**TASK BRIEF**
Say how many lines contain "handed"; the answer is the number alone.

**RECORDS FOR THIS EXERCISE**
>>>>>
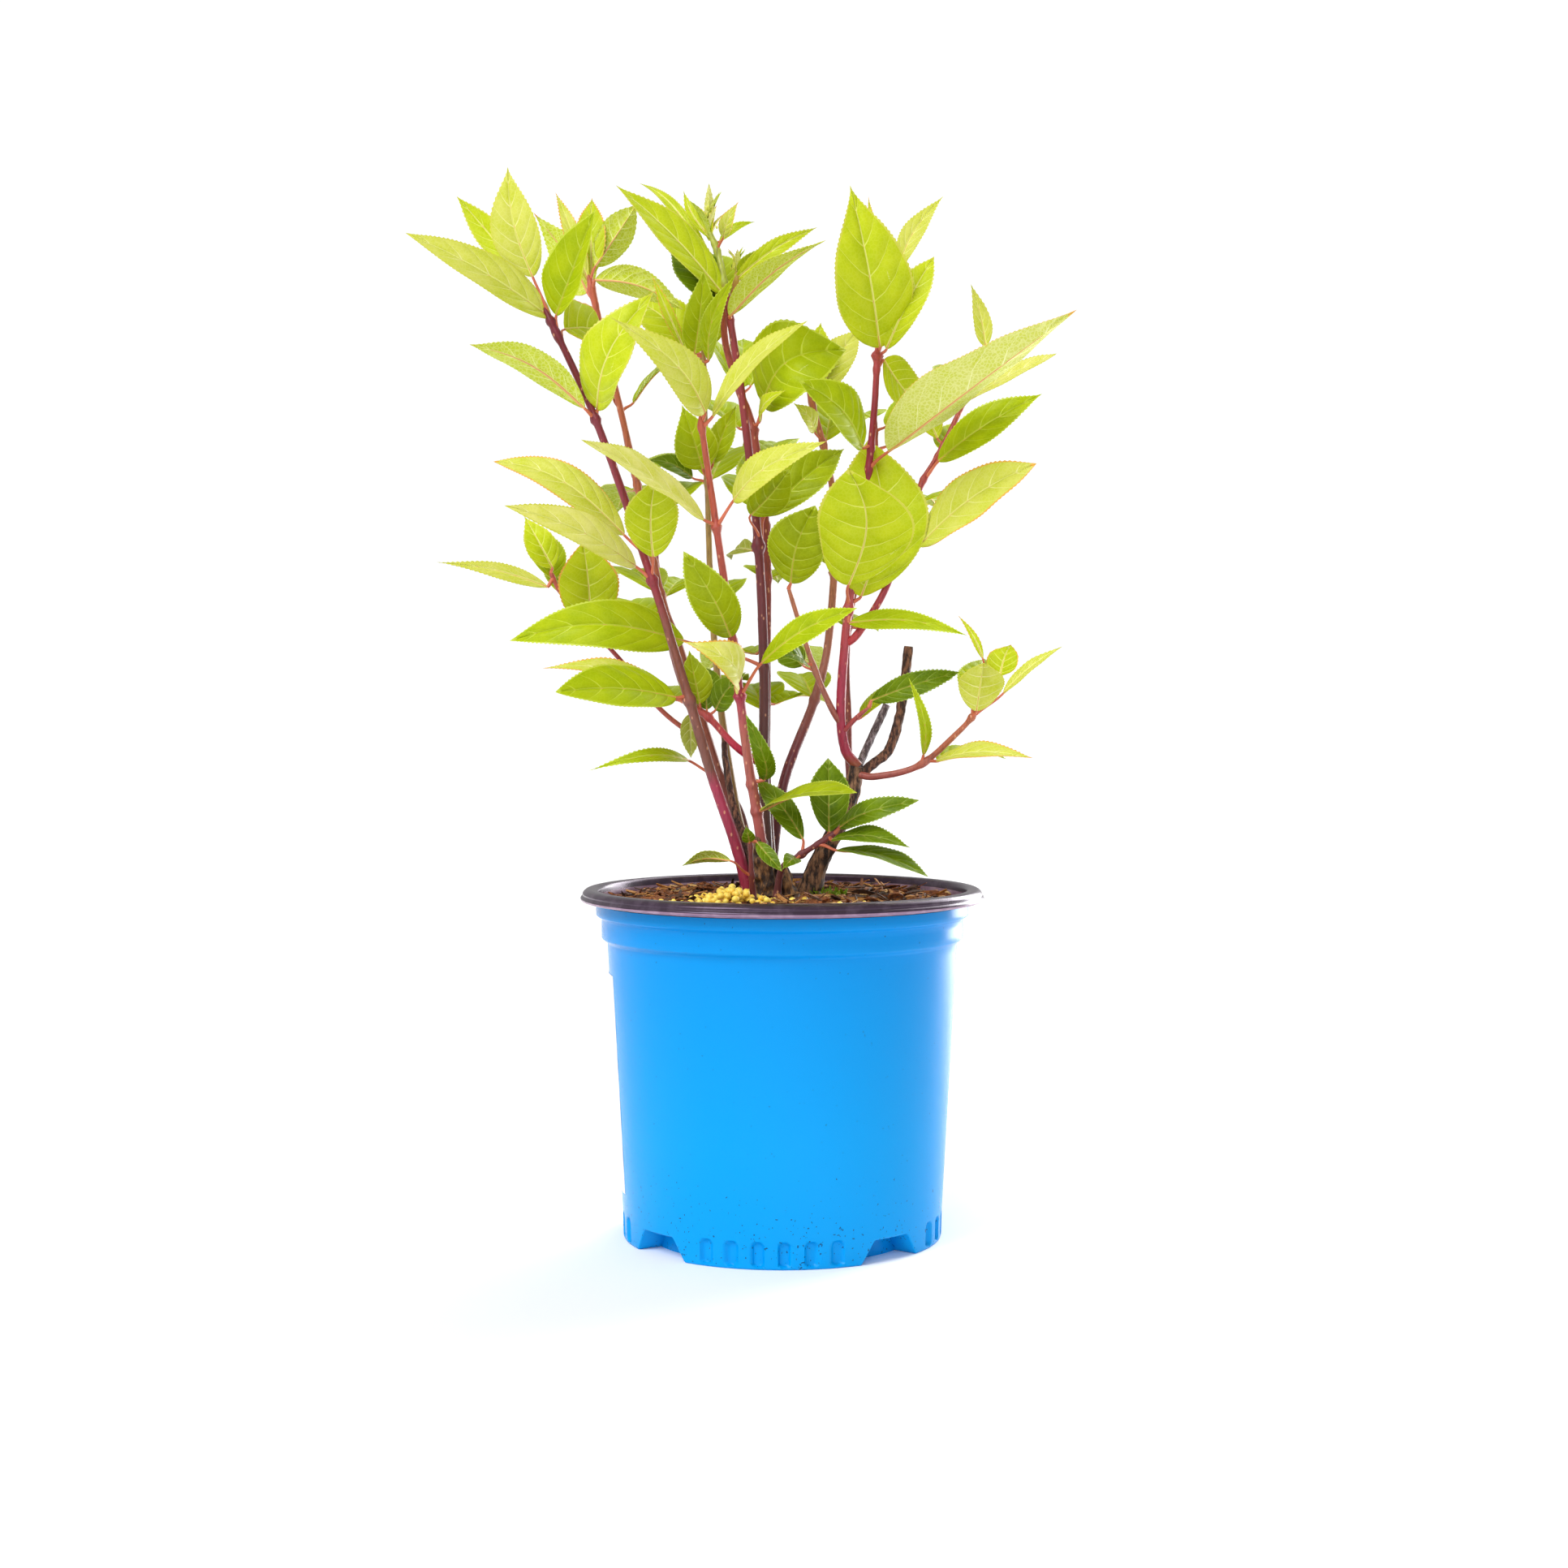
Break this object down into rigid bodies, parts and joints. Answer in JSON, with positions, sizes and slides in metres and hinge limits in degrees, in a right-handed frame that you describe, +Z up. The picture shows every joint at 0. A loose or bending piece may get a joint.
<<<<<
>>>>>
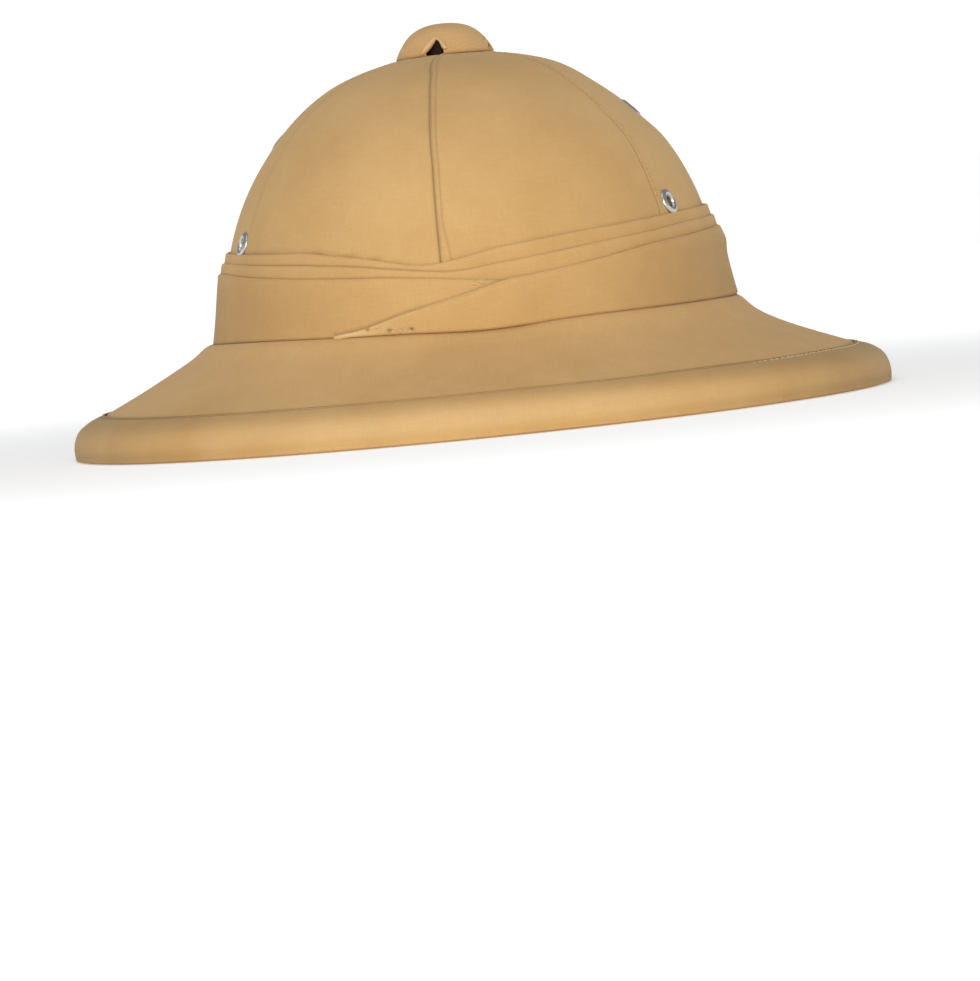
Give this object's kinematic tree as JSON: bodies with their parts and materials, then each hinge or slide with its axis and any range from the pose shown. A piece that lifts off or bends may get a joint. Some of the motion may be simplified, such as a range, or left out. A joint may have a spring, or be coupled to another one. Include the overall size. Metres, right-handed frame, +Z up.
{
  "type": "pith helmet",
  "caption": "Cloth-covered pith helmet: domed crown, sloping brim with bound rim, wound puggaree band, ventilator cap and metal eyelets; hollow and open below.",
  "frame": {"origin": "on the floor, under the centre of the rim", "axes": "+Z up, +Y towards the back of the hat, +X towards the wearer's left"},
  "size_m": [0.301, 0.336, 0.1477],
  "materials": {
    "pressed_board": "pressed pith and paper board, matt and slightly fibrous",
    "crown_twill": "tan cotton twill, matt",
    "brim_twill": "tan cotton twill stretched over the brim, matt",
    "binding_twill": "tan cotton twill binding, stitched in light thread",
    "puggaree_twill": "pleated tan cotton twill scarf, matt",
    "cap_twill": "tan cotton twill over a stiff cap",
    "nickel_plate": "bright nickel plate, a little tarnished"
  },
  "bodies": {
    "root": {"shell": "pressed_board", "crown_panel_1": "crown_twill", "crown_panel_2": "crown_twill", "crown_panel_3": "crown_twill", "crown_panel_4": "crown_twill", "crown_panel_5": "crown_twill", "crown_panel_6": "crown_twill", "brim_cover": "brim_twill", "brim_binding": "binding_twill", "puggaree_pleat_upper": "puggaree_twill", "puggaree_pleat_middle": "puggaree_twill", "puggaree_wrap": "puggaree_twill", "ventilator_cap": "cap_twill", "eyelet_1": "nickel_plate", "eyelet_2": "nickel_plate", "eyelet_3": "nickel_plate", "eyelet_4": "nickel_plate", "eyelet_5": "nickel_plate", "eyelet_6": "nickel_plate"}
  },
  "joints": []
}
<<<<<
>>>>>
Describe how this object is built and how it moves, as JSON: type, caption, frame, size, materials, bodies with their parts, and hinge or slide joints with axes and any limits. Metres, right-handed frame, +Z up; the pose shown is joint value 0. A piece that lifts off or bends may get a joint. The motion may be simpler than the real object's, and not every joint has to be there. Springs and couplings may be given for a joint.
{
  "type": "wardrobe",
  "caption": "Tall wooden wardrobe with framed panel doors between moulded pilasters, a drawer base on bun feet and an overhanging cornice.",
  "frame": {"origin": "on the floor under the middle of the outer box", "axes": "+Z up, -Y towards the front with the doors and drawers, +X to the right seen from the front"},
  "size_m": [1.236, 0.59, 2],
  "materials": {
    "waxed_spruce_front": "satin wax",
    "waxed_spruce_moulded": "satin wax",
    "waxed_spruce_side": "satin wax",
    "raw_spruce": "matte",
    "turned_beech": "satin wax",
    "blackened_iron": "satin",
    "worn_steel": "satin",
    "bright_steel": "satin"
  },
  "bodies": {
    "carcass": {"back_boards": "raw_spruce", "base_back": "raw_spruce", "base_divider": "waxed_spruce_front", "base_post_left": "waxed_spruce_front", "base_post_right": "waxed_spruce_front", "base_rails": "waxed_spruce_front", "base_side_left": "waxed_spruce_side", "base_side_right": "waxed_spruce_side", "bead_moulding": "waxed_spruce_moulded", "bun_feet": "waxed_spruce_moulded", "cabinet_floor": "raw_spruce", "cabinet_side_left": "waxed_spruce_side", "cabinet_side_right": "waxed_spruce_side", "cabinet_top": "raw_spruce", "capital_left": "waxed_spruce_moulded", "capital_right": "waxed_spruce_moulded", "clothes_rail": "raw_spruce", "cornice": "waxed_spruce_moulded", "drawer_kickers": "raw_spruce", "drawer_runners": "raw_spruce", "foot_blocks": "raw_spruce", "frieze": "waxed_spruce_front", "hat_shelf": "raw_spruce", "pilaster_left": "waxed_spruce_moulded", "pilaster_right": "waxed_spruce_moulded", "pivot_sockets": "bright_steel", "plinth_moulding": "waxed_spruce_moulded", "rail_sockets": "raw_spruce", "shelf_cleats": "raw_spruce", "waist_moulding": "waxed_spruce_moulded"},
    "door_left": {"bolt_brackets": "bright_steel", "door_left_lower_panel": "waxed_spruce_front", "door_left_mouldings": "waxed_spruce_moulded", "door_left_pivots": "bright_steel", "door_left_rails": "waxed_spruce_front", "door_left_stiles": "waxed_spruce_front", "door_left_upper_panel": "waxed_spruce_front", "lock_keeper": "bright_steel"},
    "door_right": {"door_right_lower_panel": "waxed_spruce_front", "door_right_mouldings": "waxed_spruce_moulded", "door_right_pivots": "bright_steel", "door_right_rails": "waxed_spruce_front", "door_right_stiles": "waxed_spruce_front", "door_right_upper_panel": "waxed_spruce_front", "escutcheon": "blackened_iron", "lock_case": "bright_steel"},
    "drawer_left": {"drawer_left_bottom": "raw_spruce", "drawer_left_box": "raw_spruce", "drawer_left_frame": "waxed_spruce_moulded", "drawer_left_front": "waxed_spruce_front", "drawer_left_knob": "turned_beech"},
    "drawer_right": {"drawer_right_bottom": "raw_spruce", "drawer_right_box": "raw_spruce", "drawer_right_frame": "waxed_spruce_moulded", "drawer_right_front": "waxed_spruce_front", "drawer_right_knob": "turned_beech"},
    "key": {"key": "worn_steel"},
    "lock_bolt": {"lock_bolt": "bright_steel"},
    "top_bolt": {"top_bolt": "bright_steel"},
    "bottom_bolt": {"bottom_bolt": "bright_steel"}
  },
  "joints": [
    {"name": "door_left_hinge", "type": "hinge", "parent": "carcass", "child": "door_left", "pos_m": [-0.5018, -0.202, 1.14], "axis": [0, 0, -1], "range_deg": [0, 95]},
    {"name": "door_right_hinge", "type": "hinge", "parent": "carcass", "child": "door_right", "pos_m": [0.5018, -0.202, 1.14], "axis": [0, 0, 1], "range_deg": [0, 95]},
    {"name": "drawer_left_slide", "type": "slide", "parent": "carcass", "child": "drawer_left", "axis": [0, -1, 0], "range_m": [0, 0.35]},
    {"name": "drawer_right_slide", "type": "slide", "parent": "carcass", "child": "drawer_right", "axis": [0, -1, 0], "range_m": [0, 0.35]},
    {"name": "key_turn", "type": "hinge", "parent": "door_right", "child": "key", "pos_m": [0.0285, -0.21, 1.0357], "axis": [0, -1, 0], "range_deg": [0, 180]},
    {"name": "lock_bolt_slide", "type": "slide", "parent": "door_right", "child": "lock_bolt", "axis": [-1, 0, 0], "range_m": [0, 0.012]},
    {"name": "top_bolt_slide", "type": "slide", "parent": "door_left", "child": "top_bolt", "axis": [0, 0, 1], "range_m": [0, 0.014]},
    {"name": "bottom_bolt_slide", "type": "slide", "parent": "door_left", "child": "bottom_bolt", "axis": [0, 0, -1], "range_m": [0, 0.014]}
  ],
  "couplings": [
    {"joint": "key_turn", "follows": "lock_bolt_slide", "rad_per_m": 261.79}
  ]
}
<<<<<
**SOLUTION FOR THIS TASK**
3